Retro City Rampage makes it clear right from the title what you should probably expect from this game, it’s an 8-bit Grand Theft Auto homage. Makes perfect sense. That graphics are simple, sprites are tiny and the plot is deliberately lame but the concept behind the game is still amazingly brilliant. It’s an open-world experience never available on 8-bit systems that’s full of video game/pop-culture references, levels designed after specific games (Paperboy/TMNT) and even throws in filters that emulate old computer and console displays.

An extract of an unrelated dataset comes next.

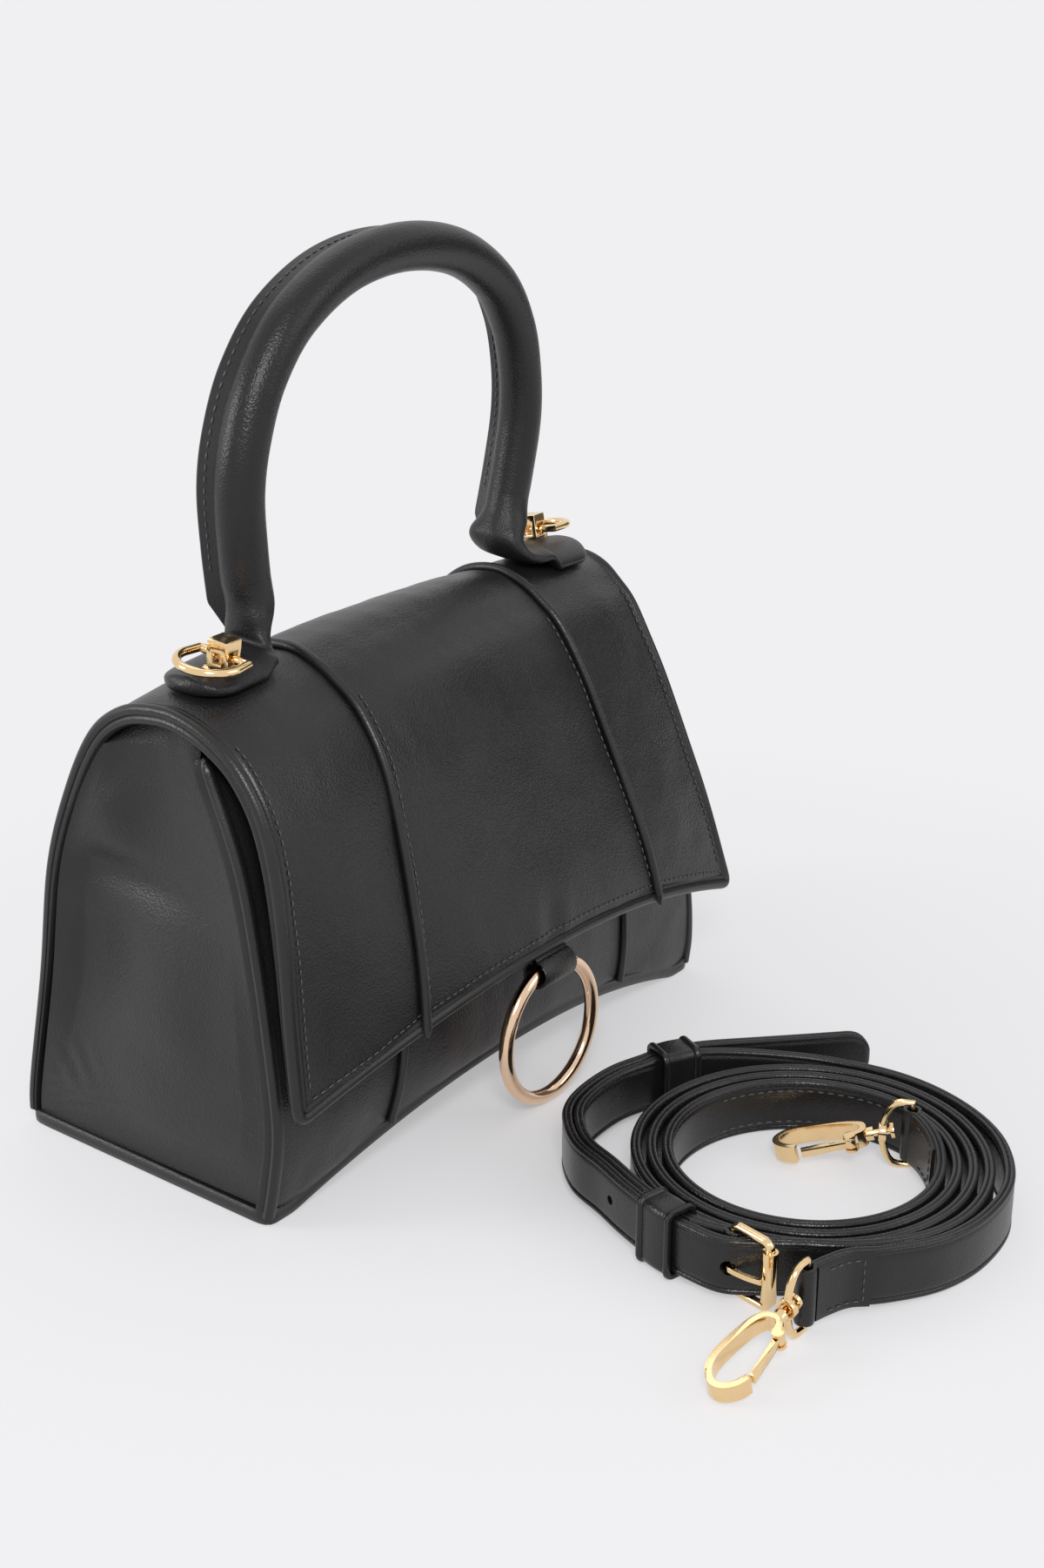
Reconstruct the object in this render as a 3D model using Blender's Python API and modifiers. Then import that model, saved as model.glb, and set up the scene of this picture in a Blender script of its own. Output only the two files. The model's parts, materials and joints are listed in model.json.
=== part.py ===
"""Leather handbag with a top handle, a folding flap and a coiled shoulder strap beside it.

Metres, Z up. The bag's width runs along X and its flap faces -Y. Positions are worked out in the bag's
own frame (middle of its base on the ground) and the whole set is then moved so that the frame's origin
is the middle of the underside of its bounding box.
"""

import math

import bmesh
import bpy
import numpy as np
from mathutils import Matrix, Vector

for old in list(bpy.data.objects):
    bpy.data.objects.remove(old)

# Bag body: outside sizes.
BAG_WIDTH = 0.240
BAG_DEPTH = 0.112
BAG_HEIGHT = 0.170
BASE_RISE = 0.0180
ARCH_HALF_SHARE = 0.90
FLAP_CORNER_SHARE = 0.241
FLAP_RISE_SHARE = 0.112

# Leather, linings and the clear space left between sewn pieces.
LEATHER = 0.0016
LINING = 0.0011
BOARD = 0.0020
LAYER_GAP = 0.0006
SEAM_GAP = 0.0005
BASE_GAP = 0.0008
LINING_GAP = 0.0012
SIDE_GAP = 0.0014
SIDE_LINING_SHARE = 0.955
PIPE_RADIUS = 0.0020
CORD_RADIUS = 0.0015
CORD_DEPTH = 0.0003
CORD_TAIL = 0.0030
SEAM_TOP = 0.0590
SEAM_BOTTOM = 0.0660
HINGE_GAP = 0.0010
GUSSET_FOLD = 0.0100
GUSSET_TOP_SHARE = 0.905
LINING_CORNER = 0.0100

# Profiles of the walls, as shares of the depth and the height: y and z at the full left end, y and z at
# the slack right end, and the swell added in the middle of the bag.
FRONT_SHARES = (
    (-0.350, 0.895, -0.179, 0.841, -0.006, -0.012),
    (-0.461, 0.706, -0.286, 0.706, -0.026, 0.000),
    (-0.506, 0.541, -0.384, 0.541, -0.091, 0.000),
    (-0.540, 0.353, -0.455, 0.353, -0.089, 0.000),
    (-0.556, 0.206, -0.500, 0.206, -0.052, 0.000),
    (-0.531, 0.088, -0.513, 0.088, -0.016, 0.000),
    (-0.500, 0.000, -0.500, 0.000, 0.000, 0.000),
)
OVER_SHARES = (
    (0.500, 0.000, 0.500, 0.000, 0.000, 0.000),
    (0.491, 0.088, 0.491, 0.088, 0.009, 0.000),
    (0.393, 0.353, 0.420, 0.353, 0.036, 0.000),
    (0.321, 0.588, 0.384, 0.588, 0.040, 0.000),
    (0.219, 0.753, 0.321, 0.753, 0.027, 0.006),
    (0.098, 0.882, 0.214, 0.882, 0.009, 0.018),
    (-0.036, 0.944, 0.107, 0.938, 0.000, 0.032),
    (-0.188, 0.962, -0.018, 0.953, 0.000, 0.035),
    (-0.295, 0.953, -0.116, 0.935, 0.000, 0.029),
    (-0.384, 0.929, -0.179, 0.900, -0.009, 0.026),
    (-0.473, 0.888, -0.237, 0.862, -0.018, 0.021),
    (-0.549, 0.812, -0.308, 0.782, -0.031, 0.012),
    (-0.589, 0.706, -0.375, 0.700, -0.045, 0.000),
    (-0.607, 0.565, -0.473, 0.559, -0.067, 0.000),
    (-0.616, 0.412, -0.562, 0.424, -0.089, 0.000),
    (-0.634, 0.235, -0.670, 0.229, -0.071, 0.000),
)
HINGE_ROW = 9
CROWN_ROW = 7
PROFILE_STEPS = 10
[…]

At first glance, newer gamers might not fully appreciate the time and effort put into creating RCR, which has been in development since the early 2000’s. At one point the programmer behind it, Brian Provinciano created an NES development kit to build the game. He was remaking GTA as a damn Nintendo game first! Then he ran into issues with the obvious NES limitations and switched to the PC. Oh well.
The story from Wikipedia:
In the city of Theftropolis, “The Player”, a thug for hire, decides to gain work as a henchman of a major crime syndicate led by the Jester. Three years later, during a bank heist gone wrong, Player runs into a time-traveling telephone booth, which he decides to steal from its owners. The booth flings him forward an indeterminate amount of time to the unspecified future year 20XX. Upon arrival, the booth breaks down and a man named “Doc Choc” arrives in a familiar looking vehicle and takes him and the booth in, believing Player to be a time-traveling hero. The Player must work with Doc Choc to gather the rare parts needed to repair the time booth, while avoiding law enforcement, his former employer Jester, and Dr. Von Buttnik, Doc Choc’s rival and the head of R&D at A.T. Corp, a tech corporation Player formerly worked for that wishes to use the time machine to predict future popular products, and control the market as a result.
The gameplay is simple, you run around Theftropolis shooting everything or hijacking vehicles with viewpoints that at times shift from top-down to 2D side-scroller. Various weapons, cars and upgrades are at your disposal as you tackle the 60+ missions. I love nostalgia more than most but nostalgia can only carry a game so far and this game has a few issues. Controls can be sluggish at times and the missions become repetitive after awhile. The enemies can be cheap, most of the cars are slow, difficulty randomly increases and after awhile the story vanishes into a sea of pop references.
It’s not all doom and gloom though, the bright, colorful graphics are well-done and the nods to game titles and references on the buildings are worth driving around to point out. The music is spot-on and feels at-home with other NES titles and the inclusion of cut scenes and mini-games are also a nice touch. You can also customize your character, earn trophies and unlock other characters.
Retro City Rampage sets out to recreate 8-bit classics but is able to accomplish so much more and offer at times, a much more robust experience than anything we found on the Nintendo. It has a few shortcomings but the experience outweighs it. Ch-ch-check it out.